▶ _Task to complete_: Extract each line containing the string "hidden".

════════

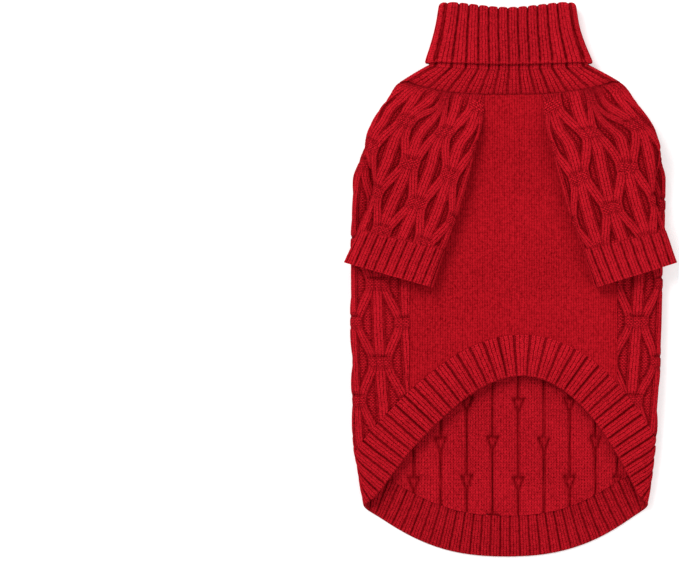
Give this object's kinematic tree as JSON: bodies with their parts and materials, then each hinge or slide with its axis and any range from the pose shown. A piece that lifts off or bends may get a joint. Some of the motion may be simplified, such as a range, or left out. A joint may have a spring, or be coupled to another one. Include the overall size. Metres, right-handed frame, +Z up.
{
  "type": "dog sweater",
  "caption": "Knitted turtleneck dog sweater laid flat belly side up, with ribbed cuffs and an arched ribbed hem.",
  "frame": {"origin": "middle of the sweater's box, on the surface it lies on", "axes": "+Y from the hem to the neck, +X to the right seen from above with the belly side up, +Z up"},
  "size_m": [0.249, 0.4148, 0.03],
  "materials": {
    "cable_knit": "wool-like gathered rib knit",
    "plain_knit": "wool-like stockinette",
    "rib_knit": "wool-like rib knit"
  },
  "bodies": {
    "root": {"back_panel": "cable_knit", "belly_panel": "plain_knit", "sleeve_left": "cable_knit", "sleeve_right": "cable_knit", "cuff_left": "rib_knit", "cuff_right": "rib_knit", "hem_band": "rib_knit", "collar": "rib_knit"}
  },
  "joints": []
}
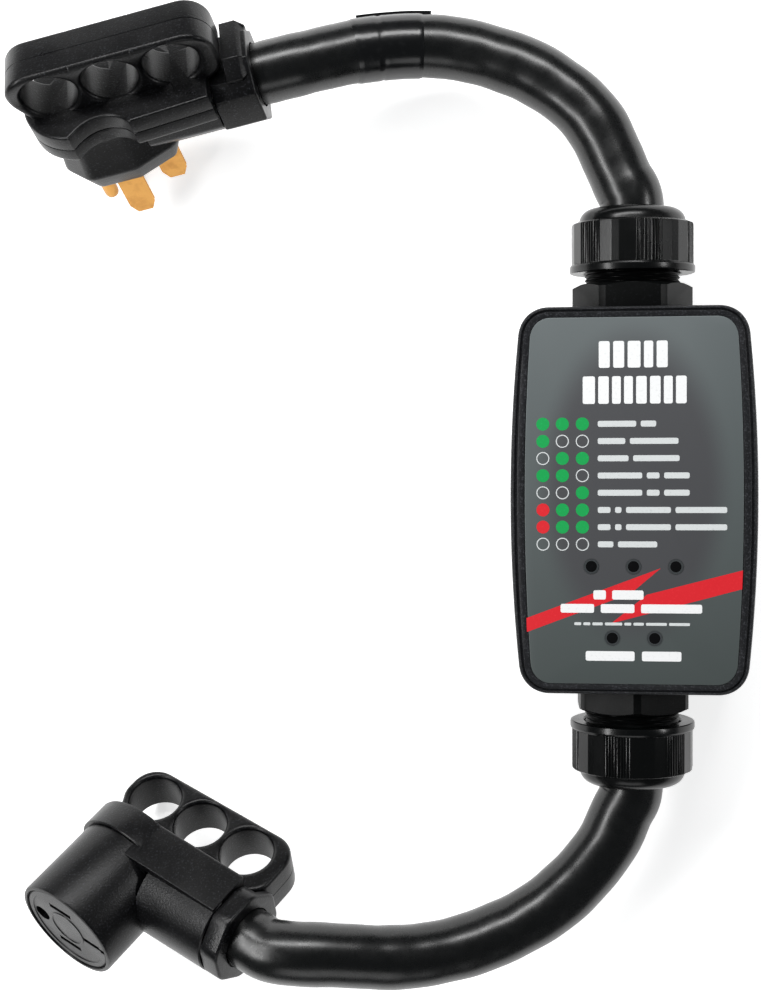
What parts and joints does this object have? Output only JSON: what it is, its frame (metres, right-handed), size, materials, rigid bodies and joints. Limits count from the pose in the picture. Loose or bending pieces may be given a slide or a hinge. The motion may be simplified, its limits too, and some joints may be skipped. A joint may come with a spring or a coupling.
{
  "type": "surge protector with cords",
  "caption": "In-line portable surge protector: a box with cable glands at both ends, short heavy cords, a right-angle plug with a finger grip and a matching connector.",
  "frame": {"origin": "under the middle of the box, on the surface that the box's back lies on", "axes": "+Z from the box's back to its printed front, +Y along the box towards the cord with the plug, +X across the box"},
  "size_m": [0.3478, 0.4612, 0.0993],
  "materials": {
    "shell_plastic": "textured ABS or polycarbonate, dark grey",
    "overlay_sheet": "printed polycarbonate overlay, satin",
    "rubber": "nitrile rubber",
    "steel": "zinc-plated steel",
    "lens": "smoked acrylic",
    "circuit_board": "green solder mask",
    "component_case": "moulded component case",
    "varistor": "blue epoxy dip",
    "copper": "bare stranded copper, insulated",
    "gland_nylon": "black nylon, semi-gloss",
    "cord_jacket": "black flexible PVC, glossy",
    "moulded_plug": "black moulded PVC, fine speckle",
    "brass": "bright brass"
  },
  "bodies": {
    "housing": {"back_shell": "shell_plastic", "front_cover": "shell_plastic", "overlay_sheet": "overlay_sheet", "cover_gasket": "rubber", "upper_gland_washer": "rubber", "lower_gland_washer": "rubber", "upper_gland_seal": "rubber", "lower_gland_seal": "rubber", "cover_screw_1": "steel", "cover_screw_2": "steel", "cover_screw_3": "steel", "cover_screw_4": "steel", "radio_module": "steel", "indicator_lens_1": "lens", "indicator_lens_2": "lens", "indicator_lens_3": "lens", "indicator_lens_4": "lens", "indicator_lens_5": "lens", "display_board": "circuit_board", "circuit_board": "circuit_board", "relay_1": "component_case", "relay_2": "component_case", "power_supply": "component_case", "current_sensor": "component_case", "input_terminals": "component_case", "output_terminals": "component_case", "varistor_1": "varistor", "varistor_2": "varistor", "line_in_1": "copper", "line_in_2": "copper", "line_out_1": "copper", "line_out_2": "copper", "neutral_conductor": "copper", "ground_conductor": "copper", "upper_gland_body": "gland_nylon", "upper_gland_locknut": "gland_nylon", "lower_gland_body": "gland_nylon", "lower_gland_locknut": "gland_nylon", "upper_cord": "cord_jacket", "lower_cord": "cord_jacket", "cord_band": "cord_jacket", "plug_handle": "moulded_plug", "plug_base": "moulded_plug", "plug_collar": "moulded_plug", "connector_handle": "moulded_plug", "connector_body": "moulded_plug", "socket_face": "moulded_plug", "connector_collar": "moulded_plug", "line_blade_1": "brass", "line_blade_2": "brass", "neutral_blade": "brass", "ground_pin": "brass", "line_contact_1": "brass", "line_contact_2": "brass", "neutral_contact": "brass", "ground_contact": "brass"},
    "upper_clamp": {"upper_gland_claw": "gland_nylon"},
    "upper_nut": {"upper_dome_nut": "gland_nylon"},
    "lower_clamp": {"lower_gland_claw": "gland_nylon"},
    "lower_nut": {"lower_dome_nut": "gland_nylon"}
  },
  "joints": [
    {"name": "upper_clamp_travel", "type": "slide", "parent": "housing", "child": "upper_clamp", "axis": [0, 1, 0], "range_m": [0, 0.0031]},
    {"name": "upper_nut_turn", "type": "hinge", "parent": "upper_clamp", "child": "upper_nut", "pos_m": [0, 0.1, 0.044], "axis": [0, 1, 0], "range_deg": [0, 720]},
    {"name": "lower_clamp_travel", "type": "slide", "parent": "housing", "child": "lower_clamp", "axis": [0, -1, 0], "range_m": [0, 0.0031]},
    {"name": "lower_nut_turn", "type": "hinge", "parent": "lower_clamp", "child": "lower_nut", "pos_m": [0, -0.1, 0.044], "axis": [0, -1, 0], "range_deg": [0, 720]}
  ],
  "couplings": [
    {"joint": "upper_clamp_travel", "follows": "upper_nut_turn", "m_per_rad": 0.00023873},
    {"joint": "lower_clamp_travel", "follows": "lower_nut_turn", "m_per_rad": 0.00023873}
  ]
}
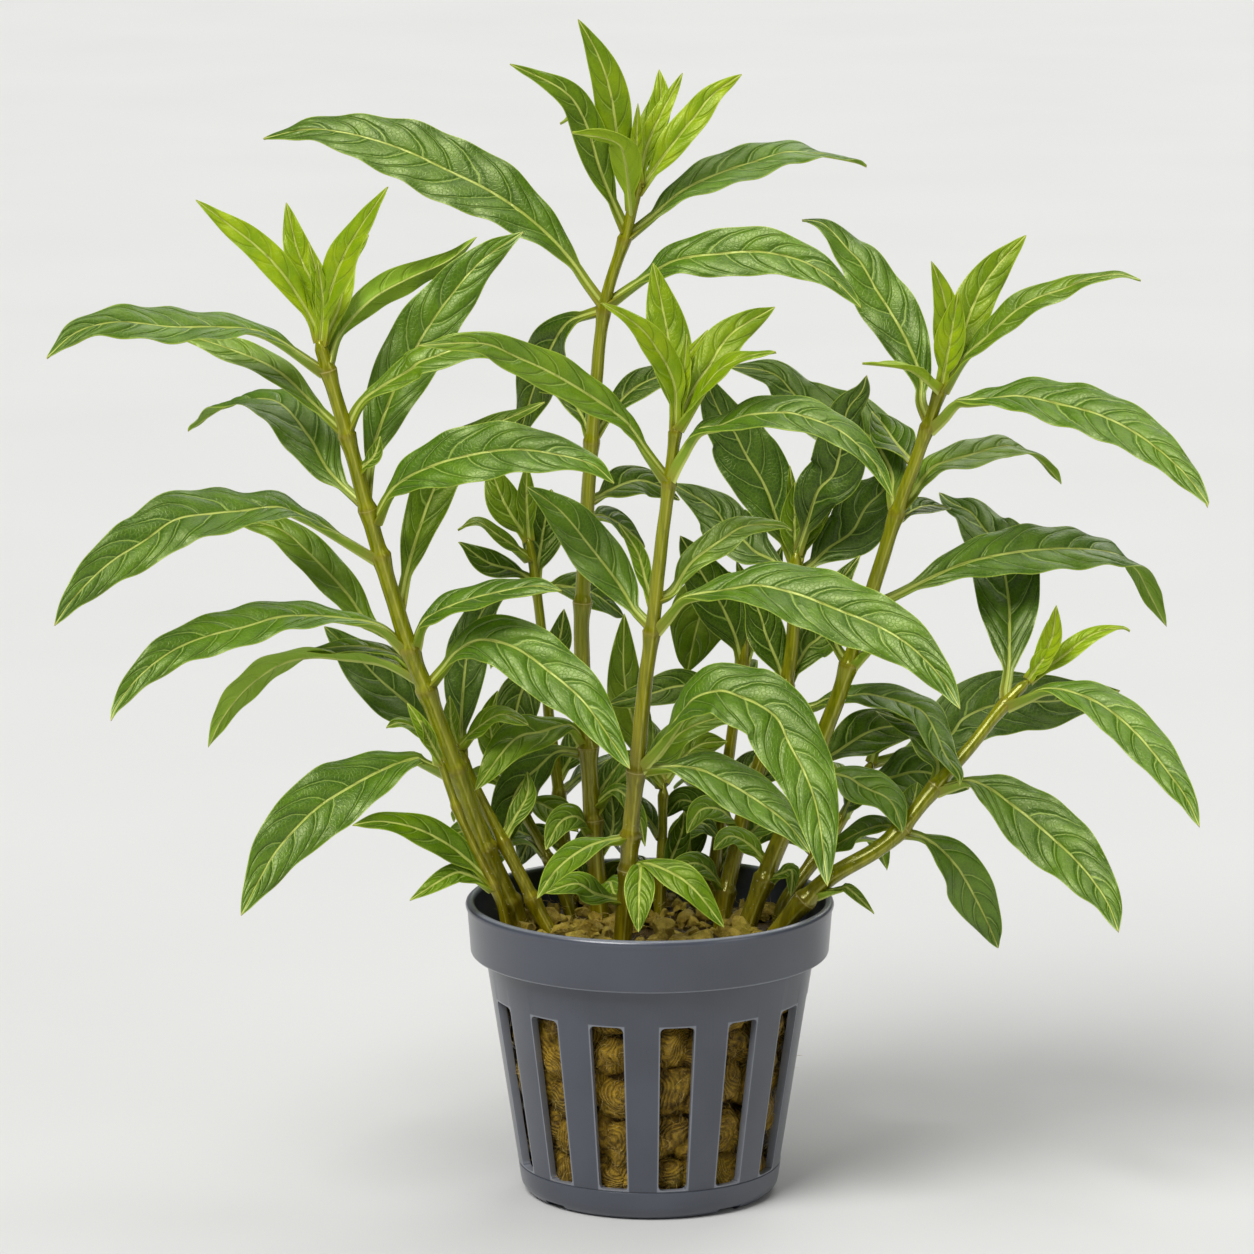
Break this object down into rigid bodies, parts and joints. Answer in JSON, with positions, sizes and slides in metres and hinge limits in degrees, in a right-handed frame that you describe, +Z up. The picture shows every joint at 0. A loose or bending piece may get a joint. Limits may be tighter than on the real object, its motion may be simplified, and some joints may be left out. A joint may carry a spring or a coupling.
{
  "type": "potted temple plant",
  "caption": "Bushy aquarium plant with upright leafy stems and long arching lance-shaped leaves, rooted in rock wool in a round slotted net pot.",
  "frame": {"origin": "centre of the pot's underside, where it stands", "axes": "+Z up along the pot's axis, -Y towards the front, +X to the right as seen from the front"},
  "size_m": [0.1656, 0.086, 0.1756],
  "materials": {
    "leaf_green": "satin waxy leaf",
    "stem_olive": "smooth living stem, with the young leaves grown on it",
    "pot_plastic": "satin moulded plastic",
    "rock_wool": "matte fibrous"
  },
  "bodies": {
    "root": {"pot": "pot_plastic", "growing_medium": "rock_wool", "stem_left": "stem_olive", "stem_left_thin": "stem_olive", "stem_low_left": "stem_olive", "stem_low_back_left": "stem_olive", "stem_middle": "stem_olive", "stem_tall": "stem_olive", "stem_front": "stem_olive", "stem_back_right": "stem_olive", "stem_back_left": "stem_olive", "stem_back": "stem_olive", "stem_right": "stem_olive", "stem_low_right": "stem_olive", "stem_side_back": "stem_olive", "leaf_left_01": "leaf_green", "leaf_left_02": "leaf_green", "leaf_left_03": "leaf_green", "leaf_left_04": "leaf_green", "leaf_left_05": "leaf_green", "leaf_left_06": "leaf_green", "leaf_left_07": "leaf_green", "leaf_left_08": "leaf_green", "leaf_left_09": "leaf_green", "leaf_left_10": "leaf_green", "leaf_left_11": "leaf_green", "leaf_left_12": "leaf_green", "leaf_left_13": "leaf_green", "leaf_left_14": "leaf_green", "leaf_left_15": "leaf_green", "leaf_left_16": "leaf_green", "leaf_tall_01": "leaf_green", "leaf_tall_02": "leaf_green", "leaf_tall_03": "leaf_green", "leaf_tall_04": "leaf_green", "leaf_front_01": "leaf_green", "leaf_front_02": "leaf_green", "leaf_front_03": "leaf_green", "leaf_front_04": "leaf_green", "leaf_front_05": "leaf_green", "leaf_front_06": "leaf_green", "leaf_front_07": "leaf_green", "leaf_back_right_01": "leaf_green", "leaf_back_right_02": "leaf_green", "leaf_back_right_03": "leaf_green", "leaf_back_right_04": "leaf_green", "leaf_back_right_05": "leaf_green", "leaf_right_01": "leaf_green", "leaf_right_02": "leaf_green", "leaf_right_03": "leaf_green", "leaf_right_04": "leaf_green", "leaf_right_05": "leaf_green", "leaf_right_06": "leaf_green", "leaf_right_07": "leaf_green", "leaf_low_right_01": "leaf_green", "leaf_low_right_02": "leaf_green", "leaf_low_right_03": "leaf_green", "leaf_low_right_04": "leaf_green", "leaf_side_back_01": "leaf_green", "leaf_side_back_02": "leaf_green"}
  },
  "joints": []
}
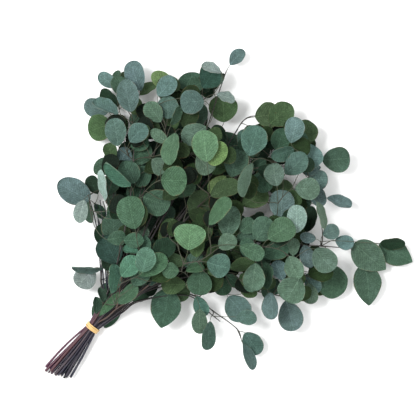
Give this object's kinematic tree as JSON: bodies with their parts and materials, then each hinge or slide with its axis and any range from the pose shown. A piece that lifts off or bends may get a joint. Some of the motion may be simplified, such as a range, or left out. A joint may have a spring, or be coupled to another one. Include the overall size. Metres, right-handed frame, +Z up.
{
  "type": "tied bunch of round-leaved eucalyptus branches",
  "caption": "Bunch of preserved eucalyptus branches with round grey-green leaves, tied with a narrow band above the cut stems and lying on its side.",
  "frame": {"origin": "on the table under the middle of the bunch's bounding box", "axes": "+X from the cut stem ends to the leafy tips, +Z up from the table the bunch lies on"},
  "size_m": [0.425, 0.4076, 0.1101],
  "materials": {
    "eucalyptus": "matte",
    "natural_rubber": "satin"
  },
  "bodies": {
    "root": {"branch_low_right": "eucalyptus", "branch_right_low": "eucalyptus", "branch_right_middle": "eucalyptus", "branch_far_right": "eucalyptus", "branch_right_top": "eucalyptus", "branch_right_under": "eucalyptus", "branch_right_upper": "eucalyptus", "branch_crest": "eucalyptus", "branch_upper_right": "eucalyptus", "branch_long_top": "eucalyptus", "branch_top": "eucalyptus", "branch_top_middle": "eucalyptus", "branch_top_left": "eucalyptus", "branch_upper_left": "eucalyptus", "branch_left": "eucalyptus", "branch_left_under": "eucalyptus", "tie_band": "natural_rubber"}
  },
  "joints": []
}
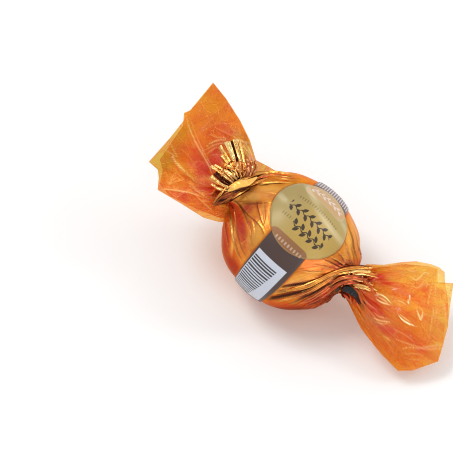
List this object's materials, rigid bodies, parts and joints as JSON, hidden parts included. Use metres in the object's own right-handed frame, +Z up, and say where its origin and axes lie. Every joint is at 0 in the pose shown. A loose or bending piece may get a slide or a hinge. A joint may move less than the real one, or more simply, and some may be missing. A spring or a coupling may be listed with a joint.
{
  "type": "wrapped chocolate bonbon",
  "caption": "Round chocolate bonbon in a shut twist wrapper: a foil-backed film ball with two twisted necks, fanned film tails and a wrap-round label.",
  "frame": {"origin": "centre of the small flat foot that the ball rests on", "axes": "+X along the two twists, from the higher, wider tail to the lower one; +Z up, square to the foot"},
  "size_m": [0.0923, 0.039, 0.0412],
  "materials": {
    "film": "glossy orange film over gold foil",
    "foil": "bright gold foil, crumpled",
    "label": "printed film label, satin to glossy"
  },
  "bodies": {
    "root": {"wrapped_bonbon": "film", "label": "label"}
  },
  "joints": []
}
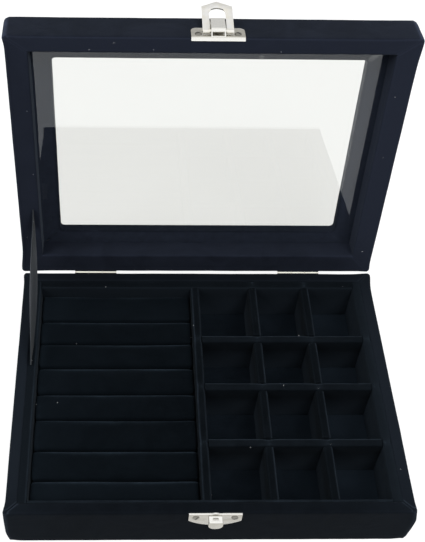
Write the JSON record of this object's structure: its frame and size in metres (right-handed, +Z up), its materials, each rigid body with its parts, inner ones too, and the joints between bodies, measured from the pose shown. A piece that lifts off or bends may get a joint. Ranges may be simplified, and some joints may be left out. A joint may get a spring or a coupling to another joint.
{
  "type": "cufflink display box",
  "caption": "Velvet-covered jewellery display box with padded ring rolls, cufflink compartments, a hinged lid with a glass window, a ribbon stay and a metal hasp clasp.",
  "frame": {"origin": "centre of the base's underside", "axes": "+X along the box's length to the right of someone at the clasp, -Y out of the front where the clasp is, +Z up"},
  "size_m": [0.2, 0.1996, 0.1848],
  "materials": {
    "velvet_cover": "short-pile black velvet",
    "velvet_lining": "black velvet wrapped over thin board",
    "velvet_rolls": "black velvet over soft padding",
    "board": "plain fibreboard, hidden under the velvet",
    "bottom_paper": "matt black paper",
    "clear_glass": "clear polished sheet glass",
    "ribbon": "dark grey woven ribbon",
    "nickel": "bright nickel plate"
  },
  "bodies": {
    "base": {"base_floor_board": "board", "base_floor_lining": "velvet_lining", "base_bottom_sheet": "bottom_paper", "base_front_wall": "board", "base_rear_wall": "board", "base_left_wall": "board", "base_right_wall": "board", "base_velvet_cover": "velvet_cover", "tray_front_lining": "velvet_lining", "tray_rear_lining": "velvet_lining", "tray_left_lining": "velvet_lining", "tray_right_lining": "velvet_lining", "main_divider": "velvet_lining", "column_divider_1": "velvet_lining", "column_divider_2": "velvet_lining", "row_divider_1": "velvet_lining", "row_divider_2": "velvet_lining", "row_divider_3": "velvet_lining", "roll_bed": "velvet_lining", "ring_roll_1": "velvet_rolls", "ring_roll_2": "velvet_rolls", "ring_roll_3": "velvet_rolls", "ring_roll_4": "velvet_rolls", "ring_roll_5": "velvet_rolls", "ring_roll_6": "velvet_rolls", "ring_roll_7": "velvet_rolls", "ring_roll_8": "velvet_rolls", "catch_plate": "nickel", "catch_screws": "nickel", "hinge_left_base_leaf": "nickel", "hinge_right_base_leaf": "nickel", "hinge_left_pin": "nickel", "hinge_right_pin": "nickel", "base_hinge_screws": "nickel", "ribbon_stay": "ribbon"},
    "lid": {"lid_front_wall": "board", "lid_rear_wall": "board", "lid_left_wall": "board", "lid_right_wall": "board", "lid_front_strip": "board", "lid_rear_strip": "board", "lid_left_strip": "board", "lid_right_strip": "board", "lid_window_frame": "board", "lid_velvet_cover": "velvet_cover", "glass_pane": "clear_glass", "hasp_plate": "nickel", "hasp_screws": "nickel", "hinge_left_lid_leaf": "nickel", "hinge_right_lid_leaf": "nickel", "lid_hinge_screws": "nickel"},
    "clasp_flap": {"clasp_flap": "nickel"}
  },
  "joints": [
    {"name": "lid_hinge", "type": "hinge", "parent": "base", "child": "lid", "pos_m": [0, 0.0762, 0.03032], "axis": [1, 0, 0], "range_deg": [0, 97], "deforming": ["ribbon_stay"]},
    {"name": "clasp_hinge", "type": "hinge", "parent": "lid", "child": "clasp_flap", "pos_m": [0.002, 0.09845, 0.18265], "axis": [1, 0, 0], "range_deg": [0, 166]}
  ]
}
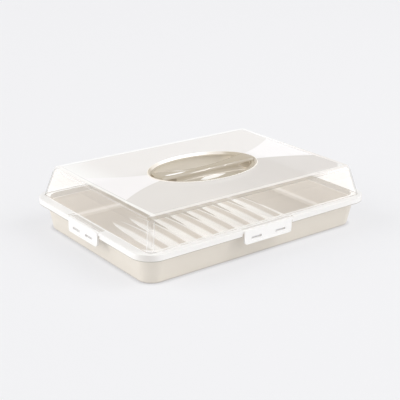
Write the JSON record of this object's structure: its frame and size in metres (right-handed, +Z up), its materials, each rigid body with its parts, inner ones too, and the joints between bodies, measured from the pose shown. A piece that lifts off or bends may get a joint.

════════

▶ _Reply_:
List this object's materials, rigid bodies, parts and joints as JSON, hidden parts included. Use metres in the object's own right-handed frame, +Z up, and say where its origin and axes lie. Every joint is at 0 in the pose shown. A loose or bending piece may get a slide or a hinge. A joint may move less than the real one, or more simply, and some may be missing. A spring or a coupling may be listed with a joint.
    "board": "plain fibreboard, hidden under the velvet",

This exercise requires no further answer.